> _Written exercise_: Reproduce the material exactly, omitting nothing.

> _Recorded information_:
*****
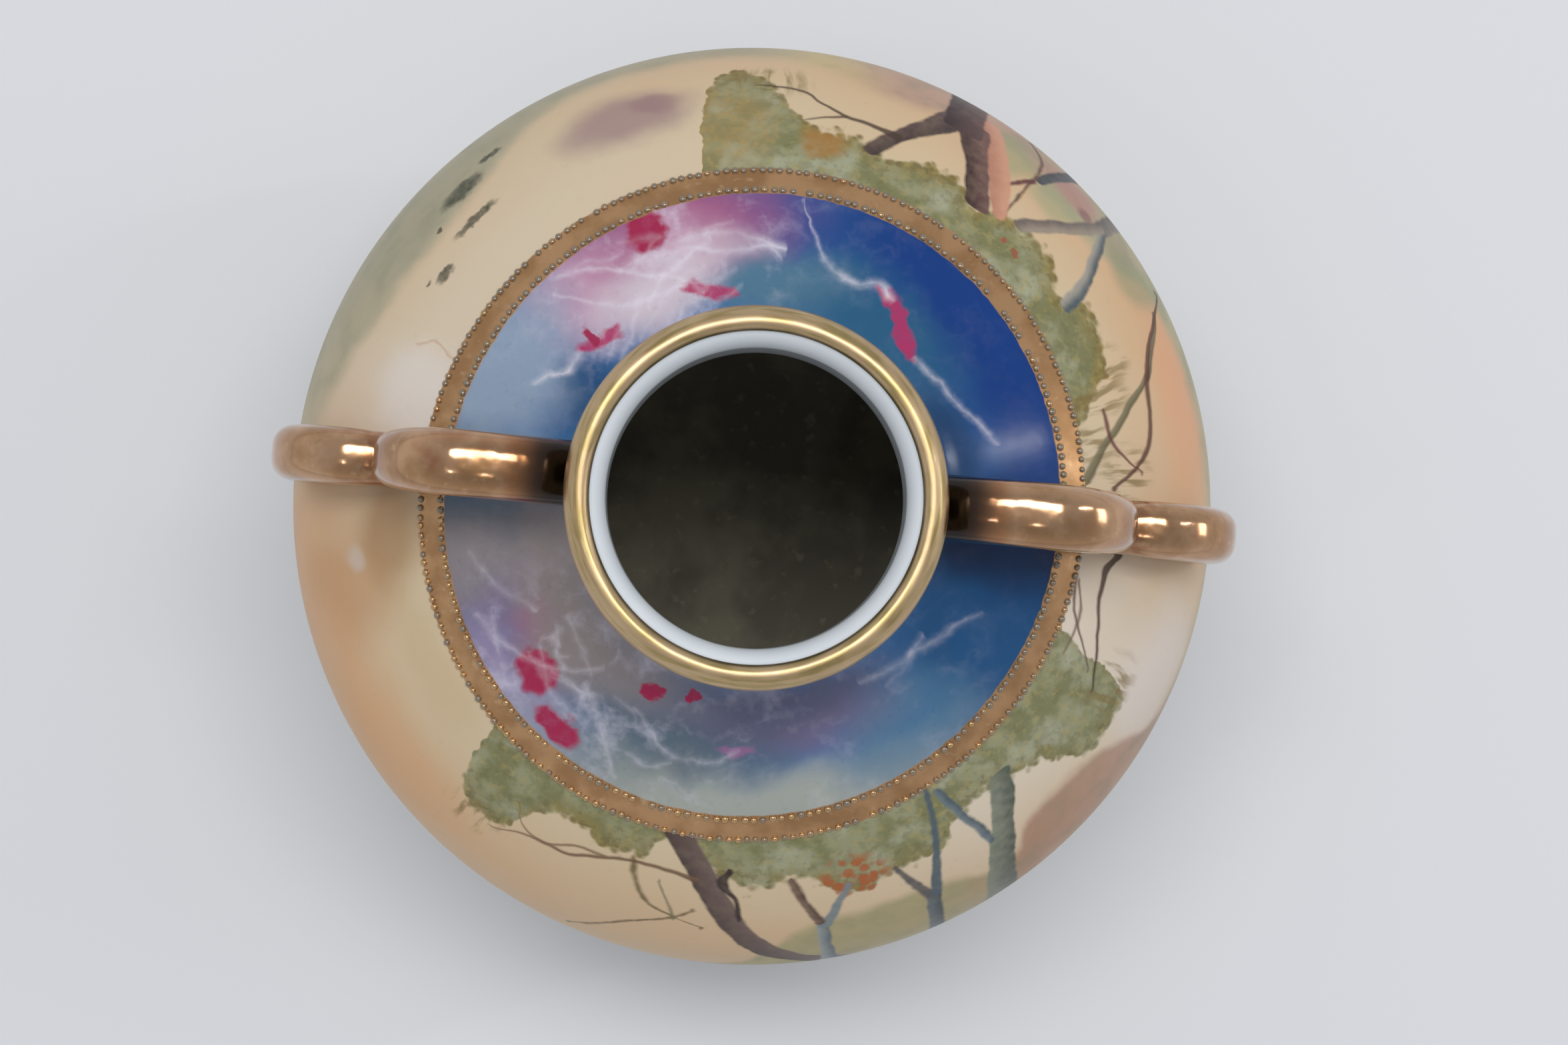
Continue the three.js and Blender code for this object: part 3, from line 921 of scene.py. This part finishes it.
# %% Foliage that hangs from the band
def foliage(paint, picture):
    """Leaves dabbed with the end of a brush. The cells give the scalloped edge, noise the leaves."""
    spot = paint.strayed(3, 1.2)
    turn, down = spot
    right = paint.curve(turn, canopy_depths)
    left = paint.curve(turn, canopy_depths_left)
    depth = right.math("MAXIMUM", right, left)
    dab = paint.cells(1.5)
    lump = paint.noise(4.5, detail=3)
    over = depth - down + (0.45 - dab) * 2.2 + (lump - 0.5) * 3
    rim = paint.fade(over, 4.5, 0.6)
    leaf = paint.noise(1.4, detail=3, roughness=0.6)
    other_leaf = paint.noise(1.3, detail=3, roughness=0.6)
    brown = rim * paint.curve(turn, [(0, 0.6), (25, 1), (75, 1), (100, 1), (220, 0.5), (250, 0.8),
                                     (268, 0.6), (300, 0.35), (335, 0.25), (360, 0.4)])
    ochre = paint.dab(spot, 79, 7.5, 3.4, 2.6, 0.8)
    straw = paint.dab(spot, 94, 10, 7, 8, 0.9)
    rust = paint.dab(spot, 284.5, 11.5, 5.5, 4, 0.6) * paint.fade(dab, 0.7, 0.4)
    tone = paint.layers("8e8f6e", ("757650", paint.fade(lump, 0.38, 0.6)),
                        ("a8aa92", paint.fade(paint.noise(6, detail=4), 0.5, 0.68) * 0.65),
                        ("8c7a40", brown * (0.35 + 0.65 * paint.fade(lump, 0.35, 0.6)) * 0.9),
                        ("5a5836", paint.fade(leaf, 0.5, 0.62) * (0.28 + 0.25 * rim)),
                        ("a1925a", paint.fade(other_leaf, 0.52, 0.66) * 0.45),
                        ("6e5a30", brown * paint.fade(dab, 0.55, 0.2) * 0.6),
                        ("a07034", ochre * (0.2 + leaf)),
                        ("a58a55", straw * leaf * other_leaf * 1.8),
                        ("a2562a", rust * (0.4 + leaf)))
    picture = paint.mix(picture, tone, paint.fade(over, -0.6, 0.8) * 0.95)
    return paint.dabbed(picture, spot, berries, 0.4)


def grasses(paint, picture):
    """Thin upright blades in a few tufts: noise that is long one way and narrow the other."""
    bent_turn, bent_down = paint.strayed(6, 0.9)
    sockets = {"X": bent_turn * 0.7, "Y": bent_down * 0.13}
    blade = paint.noise(1, detail=3, place=paint.node("ShaderNodeCombineXYZ", None, sockets))
    for turn, down, wide, tall in tufts:
        tuft = paint.dab((bent_turn, bent_down), turn, down, wide, tall, 1.0)
        picture = paint.mix(picture, "7d6a3c", tuft * paint.fade(blade, 0.45, 0.62) * 0.75)
    return picture


# %% Trees, branches and small dabs
def rounded(paint, lit, shaded, off, half):
    """The colour of a stroke that is lit on one side and shaded on the other."""
    return paint.mix(lit, shaded, paint.fade(off, -0.7 * half, 0.7 * half))


def trees(paint, picture):
    spot = paint.strayed(4, 0.45)
    grain = paint.noise(1.6, detail=3)
    for knots, lit, shaded in trunks:
        share, off = paint.stroke(spot, knots, soft=0.45, ragged=(grain - 0.5) * 0.4)
        half = max(knot[2] for knot in knots)
        tone = rounded(paint, lit, shaded, off + (grain - 0.5) * half * 0.5, half)
        picture = paint.mix(picture, tone, share * (0.8 + 0.3 * grain))
    for knots, lit, shaded in branches:
        share, off = paint.stroke(spot, knots, upright=False, soft=0.4)
        tone = rounded(paint, lit, shaded, off, max(knot[2] for knot in knots))
        picture = paint.mix(picture, tone, share * 0.9)
    return picture


def clouds_and_dabs(paint, picture):
    soft_spot = paint.strayed(7, 2.2)
    ragged = paint.strayed(1.2, 0.9, detail=4)
    patchy = paint.noise(0.9, detail=3)
    picture = paint.layers(picture, ("97797c", paint.dab(soft_spot, 108.5, 16, 9, 5, 1.0) * 0.75),
                           ("8f6f70", paint.dab(soft_spot, 104, 17.5, 3.5, 2.2, 0.9) * 0.5))
    for turn, down, wide, tall in dark_dabs:
        mark = paint.dab(ragged, turn, down, wide, tall, 0.7)
        picture = paint.mix(picture, "3f4234", mark * (0.5 + 0.6 * patchy))
    crack, _ = paint.stroke(paint.strayed(3, 1.2), [(2.3, 154.2, 0.12), (6, 153.4, 0.14), (9, 155, 0.1)],
                            soft=0.5)
    return paint.mix(picture, "b98a5c", crack * 0.6)


# %% The landscape, layer by layer
foot_line_down = band_walk - zone_ends[0] - 13.4


def landscape():
    paint = Painting("landscape")
    picture = sky_and_hills(paint)
    picture, foot_line = lower_ground(paint, picture)
    picture = clouds_and_dabs(paint, picture)
    picture = foliage(paint, picture)
    picture = grasses(paint, picture)
    picture = trees(paint, picture)
    brushed = paint.noise(1.1, detail=4)
    picture = paint.mix(picture, "8c7a60", paint.fade(brushed, 0.6, 0.85) * 0.12)
    gilt = paint.gild(picture, 0.36 + 0.1 * brushed, 0.14, foot_line)
    paint.bump(brushed * 0.4 + gilt * 1.5, 0.05, 0.5)
    return paint.material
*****
> _Solution for this task_:
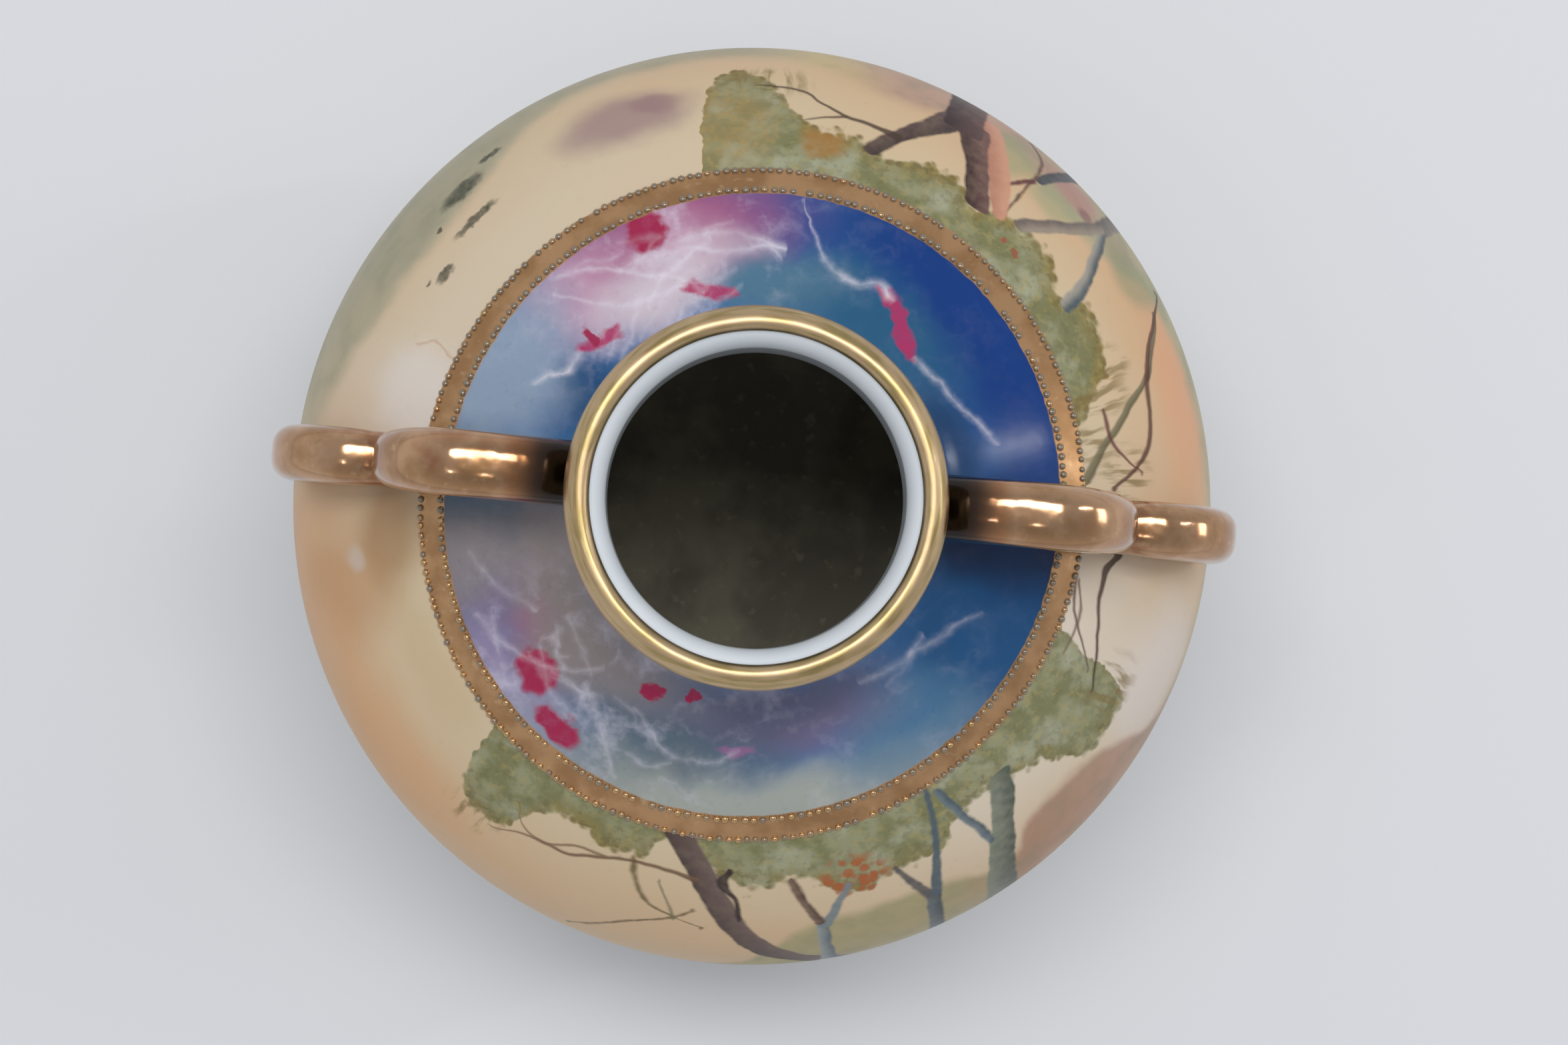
Continue the three.js and Blender code for this object: part 3, from line 921 of scene.py. This part finishes it.
# %% Foliage that hangs from the band
def foliage(paint, picture):
    """Leaves dabbed with the end of a brush. The cells give the scalloped edge, noise the leaves."""
    spot = paint.strayed(3, 1.2)
    turn, down = spot
    right = paint.curve(turn, canopy_depths)
    left = paint.curve(turn, canopy_depths_left)
    depth = right.math("MAXIMUM", right, left)
    dab = paint.cells(1.5)
    lump = paint.noise(4.5, detail=3)
    over = depth - down + (0.45 - dab) * 2.2 + (lump - 0.5) * 3
    rim = paint.fade(over, 4.5, 0.6)
    leaf = paint.noise(1.4, detail=3, roughness=0.6)
    other_leaf = paint.noise(1.3, detail=3, roughness=0.6)
    brown = rim * paint.curve(turn, [(0, 0.6), (25, 1), (75, 1), (100, 1), (220, 0.5), (250, 0.8),
                                     (268, 0.6), (300, 0.35), (335, 0.25), (360, 0.4)])
    ochre = paint.dab(spot, 79, 7.5, 3.4, 2.6, 0.8)
    straw = paint.dab(spot, 94, 10, 7, 8, 0.9)
    rust = paint.dab(spot, 284.5, 11.5, 5.5, 4, 0.6) * paint.fade(dab, 0.7, 0.4)
    tone = paint.layers("8e8f6e", ("757650", paint.fade(lump, 0.38, 0.6)),
                        ("a8aa92", paint.fade(paint.noise(6, detail=4), 0.5, 0.68) * 0.65),
                        ("8c7a40", brown * (0.35 + 0.65 * paint.fade(lump, 0.35, 0.6)) * 0.9),
                        ("5a5836", paint.fade(leaf, 0.5, 0.62) * (0.28 + 0.25 * rim)),
                        ("a1925a", paint.fade(other_leaf, 0.52, 0.66) * 0.45),
                        ("6e5a30", brown * paint.fade(dab, 0.55, 0.2) * 0.6),
                        ("a07034", ochre * (0.2 + leaf)),
                        ("a58a55", straw * leaf * other_leaf * 1.8),
                        ("a2562a", rust * (0.4 + leaf)))
    picture = paint.mix(picture, tone, paint.fade(over, -0.6, 0.8) * 0.95)
    return paint.dabbed(picture, spot, berries, 0.4)


def grasses(paint, picture):
    """Thin upright blades in a few tufts: noise that is long one way and narrow the other."""
    bent_turn, bent_down = paint.strayed(6, 0.9)
    sockets = {"X": bent_turn * 0.7, "Y": bent_down * 0.13}
    blade = paint.noise(1, detail=3, place=paint.node("ShaderNodeCombineXYZ", None, sockets))
    for turn, down, wide, tall in tufts:
        tuft = paint.dab((bent_turn, bent_down), turn, down, wide, tall, 1.0)
        picture = paint.mix(picture, "7d6a3c", tuft * paint.fade(blade, 0.45, 0.62) * 0.75)
    return picture


# %% Trees, branches and small dabs
def rounded(paint, lit, shaded, off, half):
    """The colour of a stroke that is lit on one side and shaded on the other."""
    return paint.mix(lit, shaded, paint.fade(off, -0.7 * half, 0.7 * half))


def trees(paint, picture):
    spot = paint.strayed(4, 0.45)
    grain = paint.noise(1.6, detail=3)
    for knots, lit, shaded in trunks:
        share, off = paint.stroke(spot, knots, soft=0.45, ragged=(grain - 0.5) * 0.4)
        half = max(knot[2] for knot in knots)
        tone = rounded(paint, lit, shaded, off + (grain - 0.5) * half * 0.5, half)
        picture = paint.mix(picture, tone, share * (0.8 + 0.3 * grain))
    for knots, lit, shaded in branches:
        share, off = paint.stroke(spot, knots, upright=False, soft=0.4)
        tone = rounded(paint, lit, shaded, off, max(knot[2] for knot in knots))
        picture = paint.mix(picture, tone, share * 0.9)
    return picture


def clouds_and_dabs(paint, picture):
    soft_spot = paint.strayed(7, 2.2)
    ragged = paint.strayed(1.2, 0.9, detail=4)
    patchy = paint.noise(0.9, detail=3)
    picture = paint.layers(picture, ("97797c", paint.dab(soft_spot, 108.5, 16, 9, 5, 1.0) * 0.75),
                           ("8f6f70", paint.dab(soft_spot, 104, 17.5, 3.5, 2.2, 0.9) * 0.5))
    for turn, down, wide, tall in dark_dabs:
        mark = paint.dab(ragged, turn, down, wide, tall, 0.7)
        picture = paint.mix(picture, "3f4234", mark * (0.5 + 0.6 * patchy))
    crack, _ = paint.stroke(paint.strayed(3, 1.2), [(2.3, 154.2, 0.12), (6, 153.4, 0.14), (9, 155, 0.1)],
                            soft=0.5)
    return paint.mix(picture, "b98a5c", crack * 0.6)


# %% The landscape, layer by layer
foot_line_down = band_walk - zone_ends[0] - 13.4


def landscape():
    paint = Painting("landscape")
    picture = sky_and_hills(paint)
    picture, foot_line = lower_ground(paint, picture)
    picture = clouds_and_dabs(paint, picture)
    picture = foliage(paint, picture)
    picture = grasses(paint, picture)
    picture = trees(paint, picture)
    brushed = paint.noise(1.1, detail=4)
    picture = paint.mix(picture, "8c7a60", paint.fade(brushed, 0.6, 0.85) * 0.12)
    gilt = paint.gild(picture, 0.36 + 0.1 * brushed, 0.14, foot_line)
    paint.bump(brushed * 0.4 + gilt * 1.5, 0.05, 0.5)
    return paint.material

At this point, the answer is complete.